Sunday, June 15, 2008

Waning Sickle Moon

I am beyond emo today. The only thing I came close to writing was a ghastly poem about darkness~ all fine and dandy, but NOT something I'll let escape Pandora's Box. That sucker and all its ilk will remain stuffed under the bed until the appropriate cremation rites are held.

I will say that I am enormously glad to be doing the thirty days. Since I can actually get on and force myself to write even a tiny paragraph in the middle of divorcing, moving, and preparing for my new position at work, I will never accept another excuse from myself again. Thanks, Marrow.

~

Off the shore near my house stands a small island. Well, I say stands, but its really more of an insouciant lounging. I'm sure it has a long name with too many vowels, but we all call it Goat Island. Even though there are no goats. I don't think it looks like a goat either. More like a ketchup blob shape, if you ask me. You can walk out to it across the reef when the tide is getting very low. Full moon or new; that's the best.

I like to take a stick with me. It helps to have three legs instead of two. The waves have a harder time tugging or pushing when you're tripodal. And it helps you stay out of the holes. Some of them are inhabited, after all. I majestically ignore the hoi polloi kicking past on their boogie boards. Sure enough, they hit a riff of current and swirl a merry dance. They'll have swum in the tiny harbor and returned by the time my plodding takes me to where I want to go.

Besides, there are always those unpredictable events. You don't want to arrive too fast. Like the time the local boy scouts waded out to picnic, and was surprised by a group of nudist sunbathers on the backside. That was before it was a bird sanctuary, and there was a lot of running amok in the bushes. I'm told you could hear the shrieks from the shore, though neither side owned up to them. I wonder if everyone ever found their clothes. Or their sandwiches.
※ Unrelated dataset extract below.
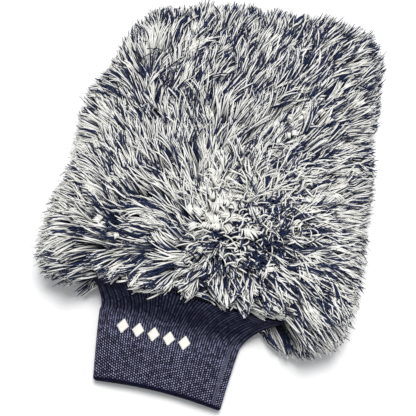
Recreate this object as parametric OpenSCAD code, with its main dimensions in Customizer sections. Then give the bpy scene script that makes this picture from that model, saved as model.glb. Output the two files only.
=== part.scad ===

But once you reach the tiny, goaty beach and turn around, it's like standing on the moon looking at the earth. The main land (if you can call another island that!) stretches out on each side. A green horizon with lacy ecru edges. It's best at five am, before company comes~ The rising sun stretches your shadow, reaching across the waves to the sand. And you sing the air in gold and peaches to the heartbeat of the surf.